Section 16 provides as follows:
Temporary Return to School or Work
- (1) Subject to section 15 and subsection (3), a person receiving a benefit under this Part may attend school or accept, or return to, work at any time during the first two years following the accident for any period of time without affecting his or her benefits under this Part if, as a result of the accident, he or she is unable to continue at school or in the occupation or employment.
(2) Subject to section 15 and subsection (3), after the two year period referred to in subsection (1), a person receiving a benefit under this Part may attend school or accept, or return to, an occupation or employment for periods of up to ninety days without affecting his or her benefits under this Part if he or she, as a result of the injury, is unable to continue at school or in the occupation or employment.
(3) The insurer is not required to pay weekly benefits under section 13 for any week in which the insured person attends school.
I agree with the reasoning in Lafleur and Zurich Insurance Company10 that subsection 16(2) creates a rebuttable presumption that if, after two years from the date of the accident, the insured returns to work for more than 90 days, it is presumed that he is ineligible for weekly income benefits.
Accordingly, Mr. Howard has the burden of rebutting the presumption that because he returned to work at Becker's and Black's, he is ineligible for further weekly income benefits.
A caseworker will arrange with the parties dates for the resumption of this hearing before me.
August 29, 2003
William J. Renahan
Arbitrator
Date
Neutral Citation: 2003 ONFSCDRS 129
FSCO A02-000004
FINANCIAL SERVICES COMMISSION OF ONTARIO
BETWEEN:
DEXTER HOWARD
Applicant
and
STATE FARM MUTUAL AUTOMOBILE INSURANCE COMPANY
Insurer
ARBITRATION ORDER
Under section 282 of the Insurance Act, R.S.O. 1990, c.I.8, as amended, it is ordered that:
- The hearing will be resumed before me on a date to be arranged by the Commission.
August 29, 2003
William J. Renahan
Arbitrator
Date
Footnotes
- The Statutory Accident Benefits Schedule — Accidents Before January 1, 1994, Regulation 672 of R.R.O. 1990, as amended by Ontario Regulations 660/93 and 779/93.

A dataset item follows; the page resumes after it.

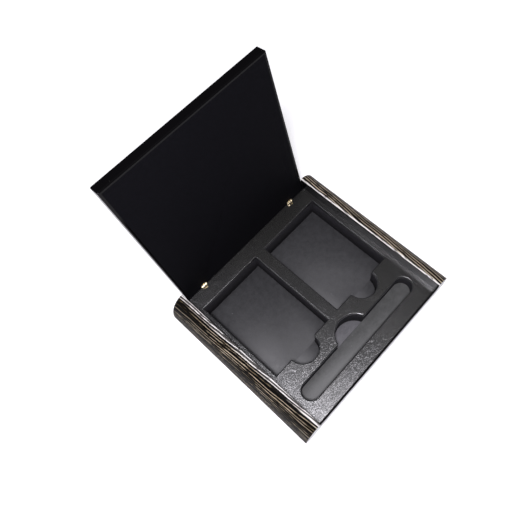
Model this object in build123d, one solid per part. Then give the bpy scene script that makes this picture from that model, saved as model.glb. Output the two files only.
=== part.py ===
"""Miniature carry case: a hinged-lid case for two decks of cards and a pen.

The case stands on its baize underside. X runs along the hinge, Y from the front to the
back and Z up. The origin is the middle of the underside. The lid is modelled open,
leaning back on its stop; closing turns it forward about the hinge axis.
"""
from build123d import *
from math import cos, radians, sin, sqrt
import os

# ---------------------------------------------------------------- driving dimensions (mm)
INNER_WIDTH = 158.0        # between the two side rails
CASE_DEPTH = 165.0         # front to back
BULGE = 18.2               # how far a rail swells out beyond its inner face
BASE_Z = 1.0               # underside of the wooden body, the baize is below it
FLOOR_Z = 5.0              # top of the base panel
BULGE_Z = 13.0             # height of a rail's widest point
DECK_Z = 28.0              # top of the tray deck, on which the lid lies
RAIL_Z = 41.2              # top of the rails
RAIL_LOWER_RADIUS = 13.6   # rail section below its widest point
VENEER = 0.6               # zebrano veneer on the rails

DECK_THICKNESS = 3.0       # leatherette-faced tray deck
WALL = 6.0                 # front wall
WALL_LIP = 2.0             # lacquered lip in front of the deck
BACK_WALL_FRONT = 150.0    # front face of the back wall, from the case front
LINING = 0.6               # lining of the pocket walls
PAD = 1.0                  # lining of the pocket floors
EDGE = 0.9                 # rounding of the deck and wall edges

POCKET_INNER_X = 6.1       # half the bridge between the two card pockets
POCKET_OUTER_X = 73.8
POCKET_FRONT = 54.9        # from the case front
POCKET_BACK = 145.7
FINGER_RADIUS = 14.5       # semicircular finger notch in each pocket's front edge
NOTCH_FILLET = 2.0

SLOT_FRONT = 16.4          # pen slot, a stadium
SLOT_BACK = 33.3
SLOT_HALF_LENGTH = 71.2
SLOT_DEPTH = 15.0
THUMB_RADIUS = 18.2        # thumb notch in the back edge of the pen slot
THUMB_TOP = 46.3           # its furthest point from the case front

HINGE_Y = 161.3            # hinge axis, from the case front
HINGE_X = 58.0
PIVOT_LIFT = 0.2           # hinge axis above the deck
OPENING_ANGLE = 100.7      # from shut to resting on its stop
STOP_GAP = 0.1             # each bevel stays this far from the hinge axis
LID_THICKNESS = 9.6
LID_SIDE_GAP = 0.8         # lid to each rail
LID_FRONT_GAP = 0.3        # lid front edge behind the case front
LID_RIM = 2.2              # lacquered rim at the sides and front of the lid lining
LID_BACK_RIM = 1.2         # and along the hinge
LID_LINING = 0.8
LID_EDGE = 1.0

BARREL_RADIUS = 3.0        # brass barrel hinges, pressed into bored holes
BARREL_CASE_LENGTH = 12.0
BARREL_LID_LENGTH = 7.0
KNUCKLE_RADIUS = 2.4
KNUCKLE_CLEARANCE = 0.35
TONGUE = 2.0               # width of the lid half's tongue
TONGUE_SIDE_GAP = 0.1
PIN_RADIUS = 0.75
PIN_PRESS_GAP = 0.01
PIN_RUNNING_GAP = 0.05
BORE_GAP = 0.02            # bored hole round each barrel, dowel, magnet and screw
GRUB_RADIUS = 1.25
GRUB_LENGTH = 3.0

MAGNET_RADIUS = 3.0
MAGNET_THICKNESS = 3.0
MAGNET_X = 66.0
MAGNET_Y = 10.0            # from the case front

DOWEL_RADIUS = 3.0
DOWEL_IN_BODY = 11.0
DOWEL_IN_RAIL = 10.0
DOWEL_Z = 15.0
DOWEL_YS = (10.5, 44.0, 157.5)

SCREW_SHANK = 1.4
SCREW_LENGTH = 13.0
SCREW_HEAD = 2.8
SCREW_SPOTS = ((-45.0, 11.0), (45.0, 11.0), (-60.0, 44.0), (60.0, 44.0), (0.0, 75.0), (0.0, 125.0))

BAIZE_HALF_WIDTH = 88.0
BAIZE_MARGIN = 2.0         # baize edge inside the case front and back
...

- (FSCO P99-00012, November 9, 1999)
- [1999] O.J. No. 2927
- Despite his inability to work at Howard Johnson's, he was not entitled to further weekly income benefits once he returned to Becker's because, by operation of section 15 of the Schedule, his income from Becker's reduced any weekly income benefit to zero.
- (FSCO P00-00011, November 28, 2001).
- 1978 CanLII 1622 (ON HCJ), 20 O.R. (2d) 728
- [1994] O.J. No. 2235, October 6, 1994.
- (FSCO A00-000133, July 20, 2001)
- The Statutory Accident Benefits Schedule - Accidents on or Between June 22, 1990 and December 31, 1993, Regulation 672 of R.R.O. 1990, as amended.